The most practically meaningful addition is navigation, now included as standard equipment on this trim. For buyers who’ve been eyeing the standard Limited and using a phone mount instead, that alone could justify the switch. The catch is that there’s no hardware upgrade to go alongside it — the infotainment system beneath it is unchanged.

Why the powertrain choice is the real headline here

This is where the “comes with less” narrative earns its weight. The Limited Black runs Subaru’s 2.0-liter naturally aspirated flat-four paired with a mild-hybrid e-Boxer system. The combustion engine contributes 143 hp, and the electric motor adds 13 hp on top of that. Power routes through a Lineartronic CVT to either the front wheels or all four via Symmetrical AWD.

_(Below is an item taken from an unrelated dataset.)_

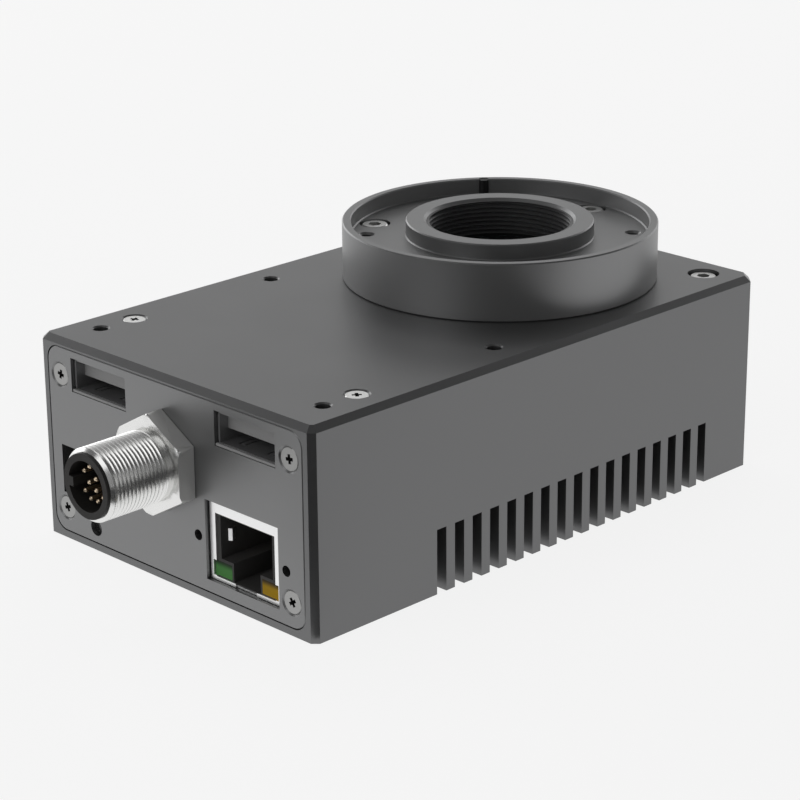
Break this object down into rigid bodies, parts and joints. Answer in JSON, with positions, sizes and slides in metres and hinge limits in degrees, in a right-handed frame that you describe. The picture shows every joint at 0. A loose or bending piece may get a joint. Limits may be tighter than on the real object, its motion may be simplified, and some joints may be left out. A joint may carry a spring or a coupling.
{
  "type": "machine vision camera",
  "caption": "Box-shaped machine vision camera: threaded lens mount on top, round connector, network jack and ports on the front, cooling slots across the base.",
  "frame": {"origin": "middle of the body's base, on the plane it stands on", "axes": "+Z is the optical axis, out of the lens mount; +X runs to the right along the connector face as seen from in front; +Y runs to the rear, away from the connectors"},
  "size_m": [0.065, 0.1216, 0.045],
  "materials": {
    "anodised_body": "satin dark grey anodised",
    "anodised_panel": "satin dark grey anodised",
    "anodised_mount": "satin dark grey anodised, turned",
    "anodised_ring": "black anodised",
    "black_rubber": "matte",
    "plated_screw": "zinc plated",
    "black_steel": "black oxide",
    "filter_glass": "coated optical glass",
    "circuit_board": "green solder mask",
    "ceramic": "fired ceramic",
    "silicon": "polished silicon",
    "cover_glass": "thin optical glass",
    "plated_brass": "nickel plated brass",
    "black_plastic": "moulded, matte",
    "bare_aluminium": "milled",
    "chip_package": "moulded epoxy",
    "thermal_rubber": "soft silicone",
    "bright_nickel": "bright nickel plate on brass",
    "gold_plate": "gold plate",
    "tin_plate": "bright tin plate",
    "green_lens": "translucent green",
    "amber_lens": "translucent amber",
    "smoked_plastic": "clear, smoked",
    "lamp_chip": "lamp chip",
    "dark_steel": "dark plated sheet steel",
    "grey_plastic": "moulded, mid grey"
  },
  "bodies": {
    "root": {"aux_socket": "black_plastic", "aux_socket_pins": "gold_plate", "board_header": "black_plastic", "board_posts": "plated_brass", "board_receptacle": "black_plastic", "connector_panel": "anodised_panel", "filter_glass": "filter_glass", "filter_ring": "anodised_ring", "frame_screws_front": "plated_screw", "frame_screws_rear": "plated_screw", "heat_spreader": "bare_aluminium", "housing": "anodised_body", "index_pin": "black_steel", "inner_frame": "bare_aluminium", "jack_body": "black_plastic", "jack_contacts": "gold_plate", "jack_lamp_amber": "amber_lens", "jack_lamp_green": "green_lens", "jack_shield": "tin_plate", "lens_mount": "anodised_mount", "lens_mount_screws": "plated_screw", "lens_mount_seal": "black_rubber", "main_board": "circuit_board", "main_board_screws": "plated_screw", "memory_chips": "chip_package", "panel_gasket": "black_rubber", "panel_posts": "plated_brass", "panel_screws": "plated_screw", "port_block_left": "grey_plastic", "port_block_right": "grey_plastic", "port_shell_left": "dark_steel", "port_shell_right": "dark_steel", "power_coils": "chip_package", "processor": "chip_package", "round_connector_insert": "black_plastic", "round_connector_nut": "bright_nickel", "round_connector_pins": "gold_plate", "round_connector_seal": "black_rubber", "round_connector_shell": "bright_nickel", "sensor_board": "circuit_board", "sensor_board_screws": "plated_screw", "sensor_chip": "silicon", "sensor_cover_glass": "cover_glass", "sensor_package": "ceramic", "sensor_plug": "black_plastic", "sensor_posts": "plated_brass", "sensor_receptacle": "black_plastic", "status_lamp": "lamp_chip", "status_light_pipe": "smoked_plastic", "thermal_pad": "thermal_rubber", "upright_board": "circuit_board", "upright_board_screws": "plated_screw"}
  },
  "joints": []
}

What it doesn’t use is Subaru’s more advanced 2.5-liter S:HEV system, which is available in the broader Crosstrek lineup. The S:HEV setup delivers stronger real-world efficiency and a meaningfully different driving character. Choosing the 2.0 e-Boxer for a special edition that’s positioned as a premium variant feels like a deliberate restriction — keeping the top powertrain exclusive to higher trims while letting the styling do the heavy lifting here.

Spec Detail
Engine 2.0L flat-four + e-Boxer mild hybrid
Combined output 156 hp (143 hp combustion + 13 hp electric)
Drivetrain options FWD or Symmetrical AWD
Transmission Lineartronic CVT
FWD price (Japan) ¥3,234,000 (~$20,300 USD)
AWD price (Japan) ¥3,448,500 (~$21,600 USD)
Premium over standard Limited ¥0 — identical pricing

Zero price premium makes this hard to argue against in Japan

Here’s where the value math actually works in Subaru’s favor. The Limited Black is priced at exactly the same level as the standard Limited trim — ¥3,234,000 for FWD, ¥3,448,500 for AWD. You’re getting the darker styling package and built-in navigation for free, relative to what you’d pay without them.

That framing matters. If you were already shopping the standard Limited in Japan, this edition gives you a visual upgrade and a navigation system at no additional cost. The powertrain compromise only stings if you were already planning to cross-shop the S:HEV models — and at that price point, those buyers likely weren’t in this tier anyway.

The broader question is whether this edition will travel beyond Japan. Subaru has a history of keeping certain trim configurations and special editions JDM-only, and there’s no indication this one breaks that pattern. Markets like the US and Australia get their own Crosstrek variants, and a blacked-out styling package could land well in both — but right now, it stays in Japan.

If you’re shopping a Crosstrek in Japan right now, the Limited Black is genuinely the easiest recommendation at its price point — the styling upgrade and free navigation make the standard Limited hard to justify choosing over it. But if you’re outside Japan and hoping this signals a global dark-trim push from Subaru, I’d hold off on getting too excited until an official announcement changes the picture.